La récente décision de la municipalité de Saint-Quentin d’annuler le concert du rappeur Médine suscite un émoi des défenseurs de la liberté d’expression et de la création artistique.
Une tribune publiée dans le Club de Mediapart qui réunit 150 personnes venant du monde de la politique, des médias et du divertissement comme Edwy Plenel, Waly Dia (humoriste), Raska (youtubeur) ou Aurélien Le Coq (député du Nord). Cette tribune exige la reprogrammation du concert et un engagement public garantissant que les préférences politiques de la mairie ne dictent pas la vie culturelle locale.
Officiellement, la mairie justifie l’annulation par un « risque de troubles à l’ordre public » et des « propos polémiques » tenus par l’artiste dans le passé. Or, ces raisons vagues et non détaillées par des éléments concrets relèvent davantage des considérations idéologiques que d’un réel danger sécuritaire.
Médine n’a jamais été condamné pour incitation à la haine, ni pour des propos relevant du racisme ou de la violence. En se basant sur des interprétations subjectives de ses textes, la mairie franchit une ligne rouge : celle de la censure arbitraire. De plus, Médine nous apprend que la mairie n’a pas pris la peine de contacter le rappeur et qu’il a appris l’annulation de son concert grâce à son public, qui lui a envoyé les captures d’un mail demandant leurs coordonnées bancaires pour qu’ils puissent se faire rembourser.
Médine, dont les textes questionnent les inégalités, le racisme, l’histoire coloniale et les discriminations, s’inscrit dans une tradition française, celle du rap engagé. Empêcher sa venue revient à faire taire une voix qui dérange précisément parce qu’elle touche là où le débat public peine parfois à aller. La liberté d’expression, pilier de notre démocratie, implique d’accepter des discours critiques même s’ils dérangent certains. « Je pense que mon engagement en faveur de Gaza y est pour beaucoup aussi, déclare Médine. En effet, que ce soit sur les réseaux en partageant des Messages de soutien à la Palestine ou dans certaines de ses œuvres comme Gaza Soccer Beach : en dénonçant le génocide dans la bande de Gaza, le rappeur n’a jamais caché son soutien au peuple palestinien.
Médine cristallise autour de sa personne et de ce qu’il peut représenter les obsessions identitaires de l’extrême droite et de l’islamophobie. En effet, il y a un « sentiment d’islamophobie qui grandit ».

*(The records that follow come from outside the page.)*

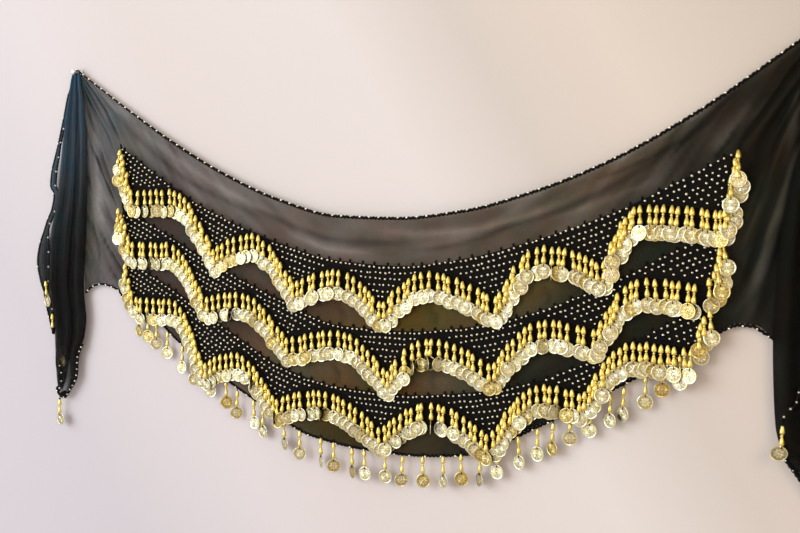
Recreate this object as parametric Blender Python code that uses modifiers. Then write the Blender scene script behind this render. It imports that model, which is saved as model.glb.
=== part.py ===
"""A belly dance hip scarf of black chiffon, hung by its two upper corners on small wall pegs.

Metres, +Z up. The wall is the plane Y = 0 and the scarf hangs in front of it, at Y < 0. The origin is
the middle of the left peg's back face. The tables give places in millimetres as across, to the right
from the left peg, and drop, down from the line of the pegs.
"""

import math
from collections import namedtuple

import bmesh
import bpy
from mathutils import Matrix, Vector

MM = 0.001

# Driving dimensions, in millimetres
PEG_SPAN = 1168        # between the two pegs
CLOTH = 1.4            # cloth wall
SEAM = 0.3             # gap that neighbouring pieces keep
HANG = 7.7             # from the wall to the front of the chiffon, at the pegs
BULGE = 4.0            # how much further out it hangs, halfway between the pegs
BAND = 1.8             # crochet band that carries the beads
BAND_LEFT, BAND_RIGHT = 90, 1046   # ends of the embroidered stretch
BRAID_R = 1.6          # beaded braid of the hems
BRAID_END = 1.0        # a braid that meets the next one stops this far before it
BRAIDED_TIP = 110      # length of a tail's tip that shows its braid
TAIL_WALL = 2.0        # tail cloth, measured front to back through its slanting folds
TAIL_OUT = 11.8        # from the wall to the front of a tail, in the bottom of its folds

SPINDLE = 24           # a gold spindle bead, end to end
SPINDLE_R = 2.8        # half its width, at its two lobes
DROP_REACH = 3.4       # half the depth of a drop that is turned a little
COIN_R = 9.0
COIN_THICK = 1.4
COIN_HANG = 32.5       # from a drop's root to the middle of its coin
DROP = COIN_HANG + COIN_R
ROW_PITCH = 25.0       # between the drops of a row
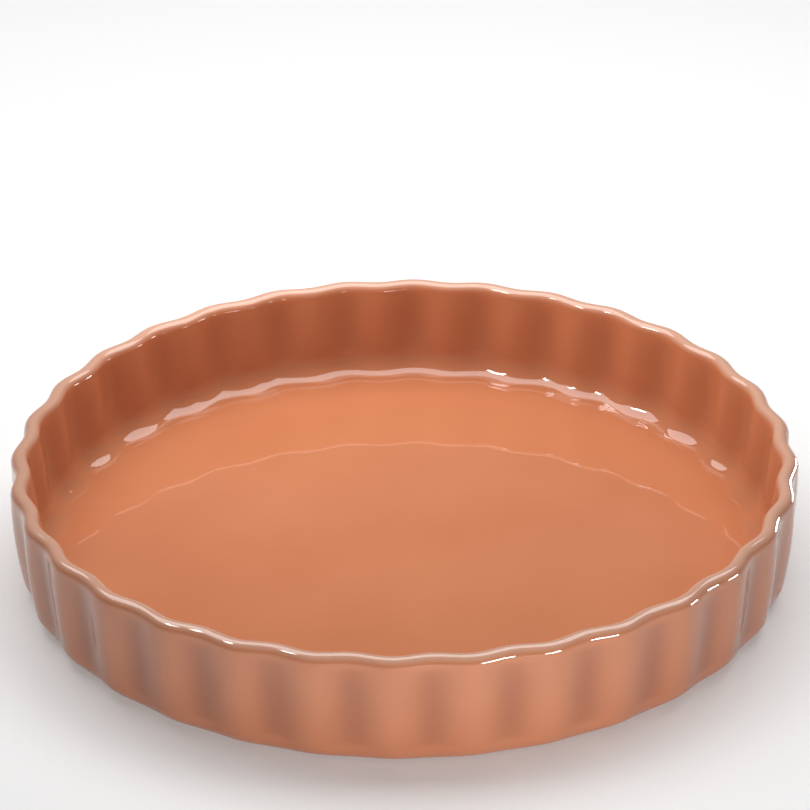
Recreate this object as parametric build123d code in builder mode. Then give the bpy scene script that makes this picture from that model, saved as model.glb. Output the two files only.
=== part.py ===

Certains le visent clairement, comme dans l’histoire de l’AFO (terroristes d’extrême droite), où il a été l’une des victimes d’un projet de tentative d’assassinat. Nous sommes ici dans une vraie forme d’extrémisme. Parfois cette islamophobie est présente dans l’espace public de façon plus insidieuse sous couvert de liberté d’expression ou de trouble à l’ordre public. Merwan Benlazar en a également fait les frais, après son passage en tant que chroniqueur sur France 5, l’islamophobie. Médine nous dit alors qu’appartenir à la communauté musulmane est un « facteur aggravant » lorsqu’un artiste prend position sur un sujet quelconque où le débat public peine à aller.
Si nous restons sur cette lancée, le risque est une multiplication des censures des artistes tenant des discours engagés dans n’importe quelle cause, cela est contraire à la liberté d’expression et contrevient, au-delà de l’aspect culturel, à la Déclaration des droits de l’homme et du citoyen qui, dans son article 11, affirme : « La libre communication des pensées et des opinions est un des droits les plus précieux de l'homme : tout citoyen peut donc parler, écrire, imprimer librement, sauf à répondre de l'abus de cette liberté dans les cas déterminés par la loi.
Refuser Médine à Saint-Quentin, c’est donc envoyer un message inquiétant à toutes les formes d’art qui ne se conforment pas à certaines idées. La culture ne peut être réduite à ce qui rassure, elle est aussi là pour interroger, bousculer et éveiller les consciences. Cette décision crée un précédent dangereux : celui où la pression politique prime sur la liberté d’expression et l’accès à la culture.
« On a glissé encore un peu plus loin dans la privation de la liberté d’expression », affirme Médine.
Annuler son concert n’est pas une mesure de précaution mais une forme de censure. Ce n’est pas protéger le public, c’est le priver. Dans une République qui se veut universaliste et pluraliste, cette interdiction ne tient pas. Elle est illégitime non seulement sur le plan juridique car aucune menace réelle est avérée, mais aussi sur le plan moral et culturel. Ce genre de décision mine silencieusement les fondements même de notre démocratie.